When you buy a home, you receive the deed. And you hold title. The deed and title are interrelated yet distinct concepts.
Title refers to ownership, including the legal right to possess and use a parcel, the right to exclude others from using it, and the right to transfer your interest to others.
If you do transfer your property to another person, the deed is the vehicle that moves your legal interest in the property to the other party.
The deed, then, is:
- An integral element in a property conveyance.
- An official document that says an owner holds title to the real estate.
Consider the deed as a thing, and the title as a concept: the legal concept that you own the property.
Getting Deeper Into the Deeds
Your deed is a legal, written proof of ownership, signed by the named buyer and seller. It states the address and other identifying features of your property. It may incorporate by reference a separate contract of sale that sets out further agreed-upon terms.
The deed includes term of conveyance—the key legal language that transfers the property.

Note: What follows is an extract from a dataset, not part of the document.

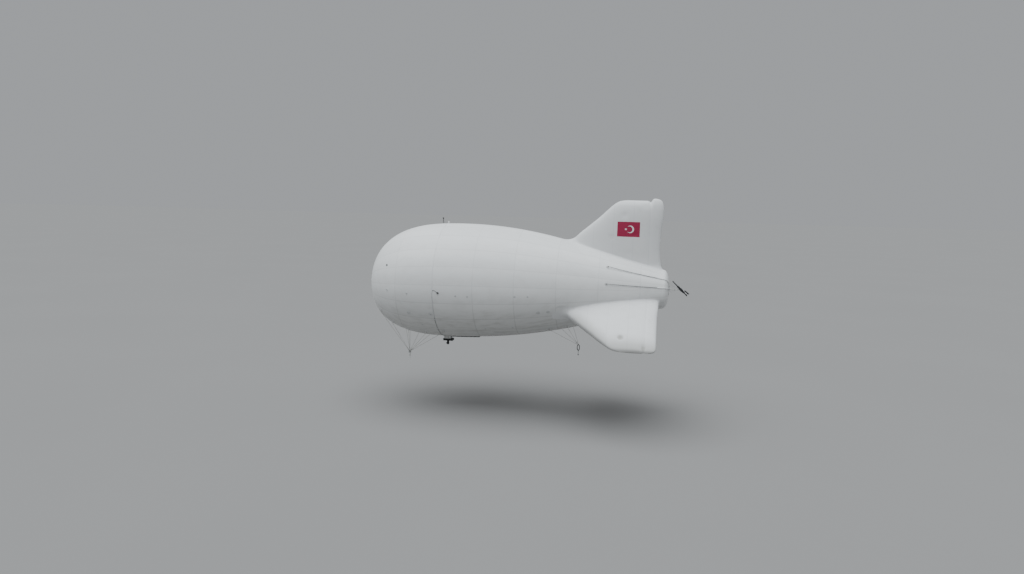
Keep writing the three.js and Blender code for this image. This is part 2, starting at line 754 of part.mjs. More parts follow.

The deed takes effect when delivered from the seller and accepted by the buyer. In the middle of the two parties is the escrow company, whose agent receives the deed, and prepares to convey it to the buyer when the seller has received payment.
The sale cannot proceed if a title search turns up certain issues. Problems might be liens for unpaid property taxes, construction work, or homeowners’ association dues. The search might also show covenants, easements, and potential conflicting rights to use the property. If the title is clear, the sale can proceed.
After closing, the title or escrow corporation has the deed recorded in the county. Recording a deed is not necessary to transfer ownership, but it’s vital to give the property transfer its officially understood meaning. You may receive a property, but you’ll need a recorded a legal deed to transfer it. With the deed recorded, the certificate of title changes, reflecting changed ownership.
What Kind of Deed Do You Have?
There are several well-known types of real estate deeds for transferring title from a seller (grantor) to a buyer (grantee):
- The general warranty deed: This is standard. It provides the fullest protection. Its recipient receives clear title and full rights to transfer the property. It’s the seller’s guarantee against unexpected title defects dating back any time throughout life of the property, including all past ownerships.
- The special warranty deed: This is like a general warranty deed, but usually only covers any title defects that could have taken hold during the grantor’s time of ownership.
- The grant deed: This affirms that the grantor has clear title to sell, and that there are no known, undisclosed title defects. It lacks a key assurance of the general warranty deed: the grantor’s agreement to defend the title against anyone throughout the chain of title.
- The quitclaim deed: Often used among family members and divorcing spouses, this vehicle for transferring the title relinquishes any ownership rights the grantor might have held, and no more.
There are others, but these are commonly used deeds in real estate transactions.
What Kind of Title Do You Have?
Title can be held by a sole owner. When there are multiple owners, each title holder keeps a legally valid copy of the title. Co-owners may vest as:
- Joint tenants with rights of survivorship: Co-owners have equal shares, and when one of them dies, the interest passes to the surviving co-owner—often a spouse. If there are multiple surviving co-owners, they’ll acquire equal interests in the property.
- Tenants in common: These individuals (and possibly businesses) hold a specific percentage of ownership on the title. Percentages can be unequal, and they can be bequeathed in a will. Spouses can hold individual interests this way, and bequeath their interests to third parties.
- Tenants by entirety: In states that allow it, couples can use this form of title vesting so that each enjoys full ownership of the property. Depending on state law, creditors may not be able to place a lien on the property without the consent of the co-owner who is not the debtor. Each co-owner needs the other co-owner’s consent to sell their interest.
- Community property: In community property states, a couple owns real estate in equal shares and may transfer their interest or leave it in a will. Otherwise, the surviving partner receives it. Alternatively, community property can come with survivorship rights, if allowed by state law, and skip probate.
A title may also be in a corporate name, or held in a trust. Families vest title in trusts to offset property tax liability, or have the property managed for specific goals. An administrator holds a copy of the title on behalf of the corporation or trust.
Why Do You Have a Certificate of Title?
When you acquire a piece of real estate, you receive not only the deed, but also a certificate of title in your name. This document attests to the title company’s opinion that your title is clear, based on available public records. This public document supports your property interests, as a bona fide purchaser, against future claims for unresolved debts.
What if there are future claims? When you buy property, you’ll have to buy title insurance to protect your lender from potential surprises—an unrecorded mortgage, a mistake in the recorded information, an heir who turns up out of the blue, or fraudulent activity. A separate owner’s policy can protect you, the buyer.
The Difference Between Deed and Title: Boiling It Down
Deeds and titles are key instruments in real property conveyances. Title represents ownership rights (“interest”) in a property. An owner may have a full or partial interest. A property’s title moves from one owner to the next by a legally valid deed. Deeds provide varied assurances and protections to the buyer or grantee, depending on the kind of deed involved in the transaction.